:: STORED RECORDS ::

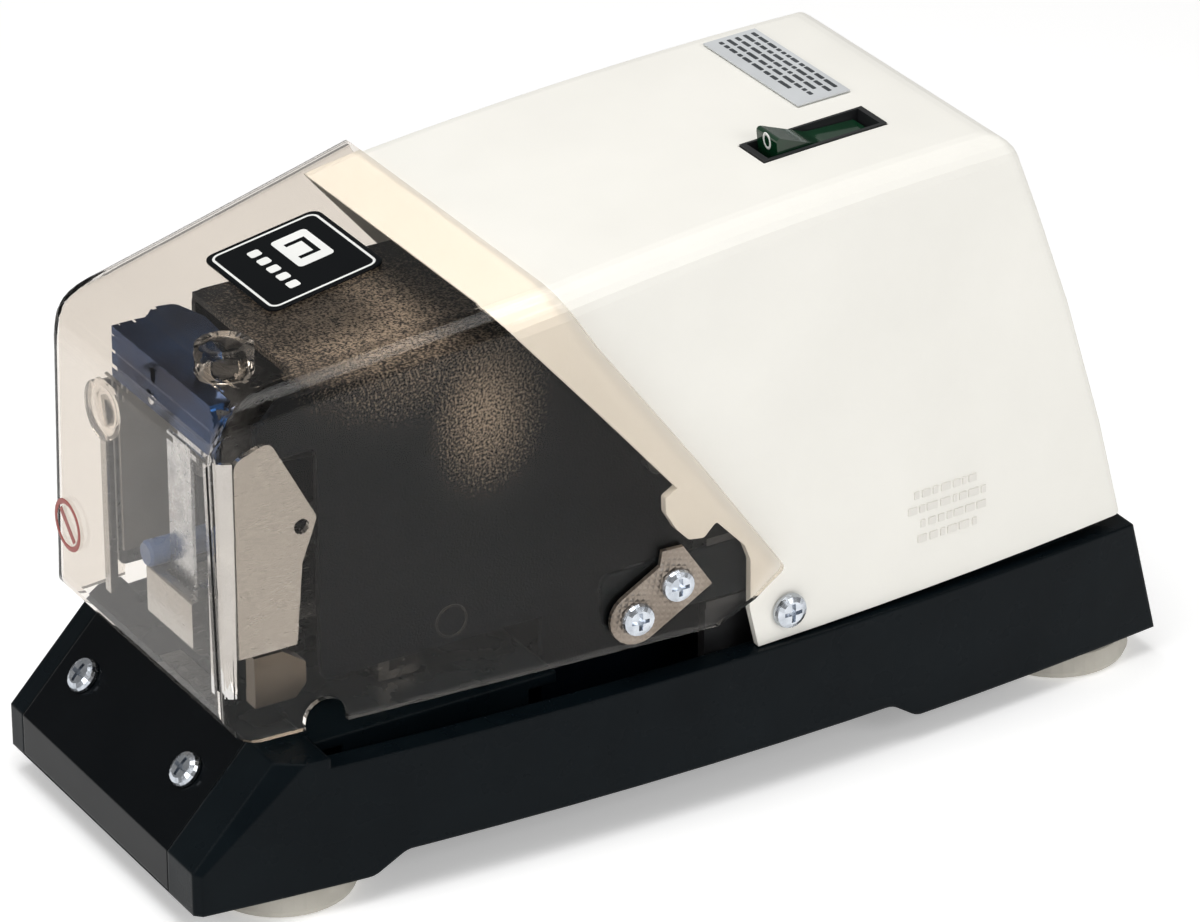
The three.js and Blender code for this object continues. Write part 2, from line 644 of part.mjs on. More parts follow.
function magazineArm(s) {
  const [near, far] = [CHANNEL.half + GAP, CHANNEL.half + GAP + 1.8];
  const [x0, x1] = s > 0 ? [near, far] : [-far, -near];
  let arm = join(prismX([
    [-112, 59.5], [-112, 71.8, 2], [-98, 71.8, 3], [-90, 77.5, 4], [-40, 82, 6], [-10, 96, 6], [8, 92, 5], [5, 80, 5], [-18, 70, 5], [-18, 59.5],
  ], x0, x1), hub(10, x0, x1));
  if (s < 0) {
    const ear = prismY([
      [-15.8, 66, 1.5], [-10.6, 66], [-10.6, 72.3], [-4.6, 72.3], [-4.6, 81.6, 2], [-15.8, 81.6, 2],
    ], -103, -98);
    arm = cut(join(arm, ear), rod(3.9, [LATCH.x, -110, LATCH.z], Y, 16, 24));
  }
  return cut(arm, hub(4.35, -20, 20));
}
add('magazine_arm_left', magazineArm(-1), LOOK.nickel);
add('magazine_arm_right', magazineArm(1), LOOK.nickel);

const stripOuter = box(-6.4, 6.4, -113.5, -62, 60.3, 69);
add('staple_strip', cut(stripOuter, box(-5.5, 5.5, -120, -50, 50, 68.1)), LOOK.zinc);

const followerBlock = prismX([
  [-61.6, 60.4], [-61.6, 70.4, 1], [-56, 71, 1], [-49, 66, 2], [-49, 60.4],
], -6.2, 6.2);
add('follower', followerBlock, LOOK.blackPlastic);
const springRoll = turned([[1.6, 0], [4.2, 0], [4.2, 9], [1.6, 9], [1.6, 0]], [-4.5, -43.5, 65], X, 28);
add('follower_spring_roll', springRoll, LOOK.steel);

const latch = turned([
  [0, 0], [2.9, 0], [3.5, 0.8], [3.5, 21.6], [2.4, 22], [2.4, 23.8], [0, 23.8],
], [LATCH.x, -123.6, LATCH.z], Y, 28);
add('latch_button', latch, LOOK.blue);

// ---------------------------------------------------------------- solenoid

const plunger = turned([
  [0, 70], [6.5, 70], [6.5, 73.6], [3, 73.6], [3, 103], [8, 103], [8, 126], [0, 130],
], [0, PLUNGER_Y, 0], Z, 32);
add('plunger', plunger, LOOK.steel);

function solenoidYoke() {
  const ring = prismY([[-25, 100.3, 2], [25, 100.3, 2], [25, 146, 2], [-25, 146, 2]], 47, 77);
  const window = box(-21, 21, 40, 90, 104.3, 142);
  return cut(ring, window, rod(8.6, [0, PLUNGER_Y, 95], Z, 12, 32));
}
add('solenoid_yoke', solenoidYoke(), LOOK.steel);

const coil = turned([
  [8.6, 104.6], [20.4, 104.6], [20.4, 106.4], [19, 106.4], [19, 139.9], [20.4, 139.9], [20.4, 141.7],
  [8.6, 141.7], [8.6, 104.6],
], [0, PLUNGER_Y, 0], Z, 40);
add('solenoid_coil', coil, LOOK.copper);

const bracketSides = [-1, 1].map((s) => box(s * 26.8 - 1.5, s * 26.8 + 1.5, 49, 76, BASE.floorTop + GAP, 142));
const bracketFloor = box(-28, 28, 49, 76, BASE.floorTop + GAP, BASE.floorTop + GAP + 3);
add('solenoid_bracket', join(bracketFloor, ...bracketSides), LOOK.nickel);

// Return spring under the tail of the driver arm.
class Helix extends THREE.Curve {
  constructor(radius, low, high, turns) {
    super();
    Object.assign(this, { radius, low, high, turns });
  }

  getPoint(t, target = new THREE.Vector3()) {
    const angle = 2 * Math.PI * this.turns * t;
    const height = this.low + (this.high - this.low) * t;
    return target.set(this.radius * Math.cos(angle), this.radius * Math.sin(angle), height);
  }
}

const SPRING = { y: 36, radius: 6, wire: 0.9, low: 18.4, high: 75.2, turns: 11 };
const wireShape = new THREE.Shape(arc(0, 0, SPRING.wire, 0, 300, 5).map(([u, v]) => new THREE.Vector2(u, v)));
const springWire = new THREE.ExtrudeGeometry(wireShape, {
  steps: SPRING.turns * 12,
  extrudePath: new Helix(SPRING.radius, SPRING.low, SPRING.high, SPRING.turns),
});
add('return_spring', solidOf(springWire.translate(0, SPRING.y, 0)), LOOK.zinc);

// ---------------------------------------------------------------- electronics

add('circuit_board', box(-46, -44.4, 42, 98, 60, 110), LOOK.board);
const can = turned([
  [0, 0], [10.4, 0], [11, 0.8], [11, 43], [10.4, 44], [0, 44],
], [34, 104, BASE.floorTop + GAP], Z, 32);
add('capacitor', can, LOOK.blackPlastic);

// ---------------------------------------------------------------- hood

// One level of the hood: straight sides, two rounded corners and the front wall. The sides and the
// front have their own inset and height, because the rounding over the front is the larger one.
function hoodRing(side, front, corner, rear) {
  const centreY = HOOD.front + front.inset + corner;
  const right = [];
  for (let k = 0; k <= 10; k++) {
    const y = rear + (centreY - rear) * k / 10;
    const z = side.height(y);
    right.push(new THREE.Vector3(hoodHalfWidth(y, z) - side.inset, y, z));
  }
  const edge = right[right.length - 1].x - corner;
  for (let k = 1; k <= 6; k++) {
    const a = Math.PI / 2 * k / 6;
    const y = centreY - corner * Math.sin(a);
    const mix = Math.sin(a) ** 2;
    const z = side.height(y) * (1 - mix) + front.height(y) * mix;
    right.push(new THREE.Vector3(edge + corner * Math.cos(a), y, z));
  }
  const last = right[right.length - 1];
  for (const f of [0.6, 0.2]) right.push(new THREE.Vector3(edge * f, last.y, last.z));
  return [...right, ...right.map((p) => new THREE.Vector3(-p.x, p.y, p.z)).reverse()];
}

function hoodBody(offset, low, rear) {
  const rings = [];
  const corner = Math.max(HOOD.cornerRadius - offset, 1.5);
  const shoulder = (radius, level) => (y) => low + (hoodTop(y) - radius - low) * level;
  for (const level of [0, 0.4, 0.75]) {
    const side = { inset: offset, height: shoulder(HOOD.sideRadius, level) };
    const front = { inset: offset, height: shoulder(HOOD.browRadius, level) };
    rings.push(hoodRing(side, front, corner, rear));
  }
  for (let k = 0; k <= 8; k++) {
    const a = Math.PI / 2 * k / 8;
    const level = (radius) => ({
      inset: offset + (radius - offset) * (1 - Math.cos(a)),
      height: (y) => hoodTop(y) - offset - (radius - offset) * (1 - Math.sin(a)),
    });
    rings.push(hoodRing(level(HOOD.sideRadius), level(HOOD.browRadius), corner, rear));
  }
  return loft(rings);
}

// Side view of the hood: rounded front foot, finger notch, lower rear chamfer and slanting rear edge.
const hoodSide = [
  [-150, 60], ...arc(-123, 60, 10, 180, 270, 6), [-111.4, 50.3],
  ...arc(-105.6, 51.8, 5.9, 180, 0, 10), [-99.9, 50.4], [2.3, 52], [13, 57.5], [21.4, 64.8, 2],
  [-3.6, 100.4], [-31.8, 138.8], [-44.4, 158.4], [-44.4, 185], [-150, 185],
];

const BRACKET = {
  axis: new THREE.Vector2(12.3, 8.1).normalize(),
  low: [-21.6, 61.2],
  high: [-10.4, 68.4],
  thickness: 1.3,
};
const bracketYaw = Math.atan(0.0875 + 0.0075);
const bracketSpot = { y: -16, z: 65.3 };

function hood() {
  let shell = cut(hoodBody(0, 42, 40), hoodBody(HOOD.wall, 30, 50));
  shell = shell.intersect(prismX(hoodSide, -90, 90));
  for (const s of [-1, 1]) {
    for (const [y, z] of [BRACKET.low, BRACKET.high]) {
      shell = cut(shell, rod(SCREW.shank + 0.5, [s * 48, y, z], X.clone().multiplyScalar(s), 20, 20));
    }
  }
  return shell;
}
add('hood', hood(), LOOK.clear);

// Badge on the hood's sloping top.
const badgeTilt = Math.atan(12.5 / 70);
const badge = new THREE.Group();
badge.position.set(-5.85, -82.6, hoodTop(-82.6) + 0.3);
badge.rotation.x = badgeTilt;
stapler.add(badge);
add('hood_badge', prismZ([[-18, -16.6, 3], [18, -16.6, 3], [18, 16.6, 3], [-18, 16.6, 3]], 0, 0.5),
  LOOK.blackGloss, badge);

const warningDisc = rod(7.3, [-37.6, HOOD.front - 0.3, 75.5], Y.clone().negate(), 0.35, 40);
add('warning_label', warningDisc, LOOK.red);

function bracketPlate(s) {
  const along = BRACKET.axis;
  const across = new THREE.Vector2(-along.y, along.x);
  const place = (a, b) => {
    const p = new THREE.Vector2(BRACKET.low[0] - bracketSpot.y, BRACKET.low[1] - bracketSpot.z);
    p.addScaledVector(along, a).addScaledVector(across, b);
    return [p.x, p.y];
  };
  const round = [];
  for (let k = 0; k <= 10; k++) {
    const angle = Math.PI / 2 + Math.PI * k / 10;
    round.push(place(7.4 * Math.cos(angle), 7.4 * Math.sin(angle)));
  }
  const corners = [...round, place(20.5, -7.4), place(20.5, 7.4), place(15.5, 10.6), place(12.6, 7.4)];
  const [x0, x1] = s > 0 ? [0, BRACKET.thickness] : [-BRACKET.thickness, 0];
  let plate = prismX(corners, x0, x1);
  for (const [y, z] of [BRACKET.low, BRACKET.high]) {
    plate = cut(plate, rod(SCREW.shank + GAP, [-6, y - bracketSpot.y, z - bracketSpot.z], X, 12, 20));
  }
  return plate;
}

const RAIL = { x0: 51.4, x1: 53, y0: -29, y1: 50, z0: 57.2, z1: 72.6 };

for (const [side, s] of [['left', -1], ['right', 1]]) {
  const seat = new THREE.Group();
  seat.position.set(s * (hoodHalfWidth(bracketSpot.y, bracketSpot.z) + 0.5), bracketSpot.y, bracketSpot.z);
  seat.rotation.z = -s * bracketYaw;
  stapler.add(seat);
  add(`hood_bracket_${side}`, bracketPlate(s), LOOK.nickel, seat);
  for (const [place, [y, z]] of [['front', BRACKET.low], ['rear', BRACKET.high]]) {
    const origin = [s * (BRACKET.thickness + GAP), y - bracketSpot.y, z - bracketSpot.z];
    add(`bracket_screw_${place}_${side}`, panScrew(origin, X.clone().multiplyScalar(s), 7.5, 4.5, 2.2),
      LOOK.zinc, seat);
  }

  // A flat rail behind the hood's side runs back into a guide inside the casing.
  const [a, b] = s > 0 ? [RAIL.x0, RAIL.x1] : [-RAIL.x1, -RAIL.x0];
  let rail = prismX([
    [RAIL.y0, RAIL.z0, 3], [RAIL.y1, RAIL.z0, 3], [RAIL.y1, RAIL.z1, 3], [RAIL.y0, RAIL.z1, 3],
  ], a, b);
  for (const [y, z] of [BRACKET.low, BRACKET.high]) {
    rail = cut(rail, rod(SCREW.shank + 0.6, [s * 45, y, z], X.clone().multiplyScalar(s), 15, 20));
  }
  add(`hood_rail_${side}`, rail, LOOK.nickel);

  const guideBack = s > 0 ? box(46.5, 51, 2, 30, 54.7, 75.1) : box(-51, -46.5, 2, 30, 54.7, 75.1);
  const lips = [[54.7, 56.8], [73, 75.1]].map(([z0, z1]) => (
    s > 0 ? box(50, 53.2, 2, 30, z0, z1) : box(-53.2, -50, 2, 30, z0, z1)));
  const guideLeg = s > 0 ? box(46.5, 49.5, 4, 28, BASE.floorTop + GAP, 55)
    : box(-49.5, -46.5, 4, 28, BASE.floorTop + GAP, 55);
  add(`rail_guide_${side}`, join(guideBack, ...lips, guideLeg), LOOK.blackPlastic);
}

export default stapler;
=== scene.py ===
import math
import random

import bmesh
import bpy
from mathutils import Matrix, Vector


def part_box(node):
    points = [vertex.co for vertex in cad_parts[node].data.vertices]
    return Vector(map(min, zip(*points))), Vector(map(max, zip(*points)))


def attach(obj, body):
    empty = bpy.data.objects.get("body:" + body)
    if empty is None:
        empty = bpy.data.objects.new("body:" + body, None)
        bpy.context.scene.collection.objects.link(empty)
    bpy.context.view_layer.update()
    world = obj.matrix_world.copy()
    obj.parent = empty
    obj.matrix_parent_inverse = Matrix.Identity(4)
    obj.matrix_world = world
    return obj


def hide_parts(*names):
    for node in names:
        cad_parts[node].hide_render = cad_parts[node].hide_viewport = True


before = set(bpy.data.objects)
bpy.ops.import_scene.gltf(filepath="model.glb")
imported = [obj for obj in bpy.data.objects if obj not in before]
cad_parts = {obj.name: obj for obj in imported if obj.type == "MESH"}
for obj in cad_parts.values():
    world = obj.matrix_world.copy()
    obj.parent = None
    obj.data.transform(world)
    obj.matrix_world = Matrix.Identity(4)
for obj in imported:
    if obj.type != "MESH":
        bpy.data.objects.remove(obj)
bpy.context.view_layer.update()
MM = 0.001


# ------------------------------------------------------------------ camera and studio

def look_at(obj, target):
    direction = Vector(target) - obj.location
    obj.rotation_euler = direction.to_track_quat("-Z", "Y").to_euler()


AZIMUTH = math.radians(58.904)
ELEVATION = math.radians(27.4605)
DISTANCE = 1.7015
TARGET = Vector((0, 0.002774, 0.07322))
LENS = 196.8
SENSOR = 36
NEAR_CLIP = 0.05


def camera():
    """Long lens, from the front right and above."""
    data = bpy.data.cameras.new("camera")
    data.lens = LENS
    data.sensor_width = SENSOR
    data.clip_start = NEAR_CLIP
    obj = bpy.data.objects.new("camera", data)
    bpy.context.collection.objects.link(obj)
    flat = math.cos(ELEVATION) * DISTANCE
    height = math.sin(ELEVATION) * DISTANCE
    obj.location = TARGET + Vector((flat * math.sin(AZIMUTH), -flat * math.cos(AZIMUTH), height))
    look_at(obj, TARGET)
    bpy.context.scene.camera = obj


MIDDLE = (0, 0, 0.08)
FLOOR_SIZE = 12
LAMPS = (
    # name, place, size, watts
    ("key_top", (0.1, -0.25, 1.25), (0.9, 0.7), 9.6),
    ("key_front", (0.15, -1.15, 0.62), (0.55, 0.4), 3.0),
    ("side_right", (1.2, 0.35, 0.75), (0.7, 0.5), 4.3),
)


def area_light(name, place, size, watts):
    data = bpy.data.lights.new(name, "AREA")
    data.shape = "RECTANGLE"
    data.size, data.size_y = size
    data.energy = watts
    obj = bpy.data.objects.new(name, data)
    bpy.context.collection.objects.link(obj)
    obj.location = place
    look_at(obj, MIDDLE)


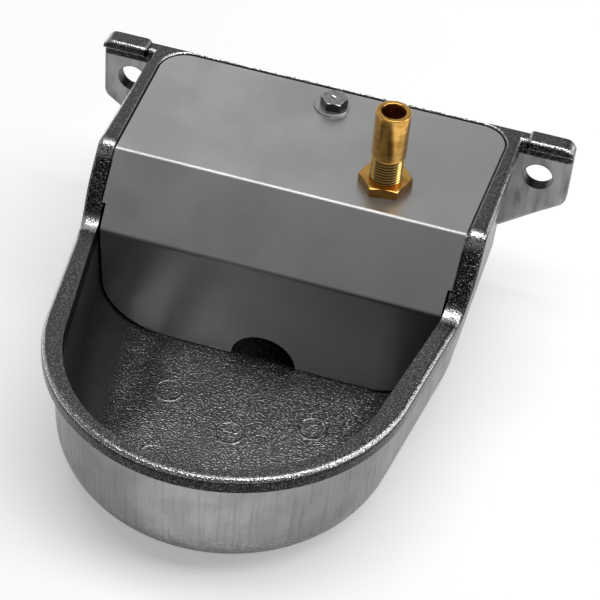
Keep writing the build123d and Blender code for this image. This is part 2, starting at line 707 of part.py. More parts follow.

:::

| TASK TO COMPLETE |
Reproduce verbatim the lines above, from the line with "const guideBack = s" through the line with "if empty is".

| ANSWER IN FULL |
  const guideBack = s > 0 ? box(46.5, 51, 2, 30, 54.7, 75.1) : box(-51, -46.5, 2, 30, 54.7, 75.1);
  const lips = [[54.7, 56.8], [73, 75.1]].map(([z0, z1]) => (
    s > 0 ? box(50, 53.2, 2, 30, z0, z1) : box(-53.2, -50, 2, 30, z0, z1)));
  const guideLeg = s > 0 ? box(46.5, 49.5, 4, 28, BASE.floorTop + GAP, 55)
    : box(-49.5, -46.5, 4, 28, BASE.floorTop + GAP, 55);
  add(`rail_guide_${side}`, join(guideBack, ...lips, guideLeg), LOOK.blackPlastic);
}

export default stapler;
=== scene.py ===
import math
import random

import bmesh
import bpy
from mathutils import Matrix, Vector


def part_box(node):
    points = [vertex.co for vertex in cad_parts[node].data.vertices]
    return Vector(map(min, zip(*points))), Vector(map(max, zip(*points)))


def attach(obj, body):
    empty = bpy.data.objects.get("body:" + body)
    if empty is None:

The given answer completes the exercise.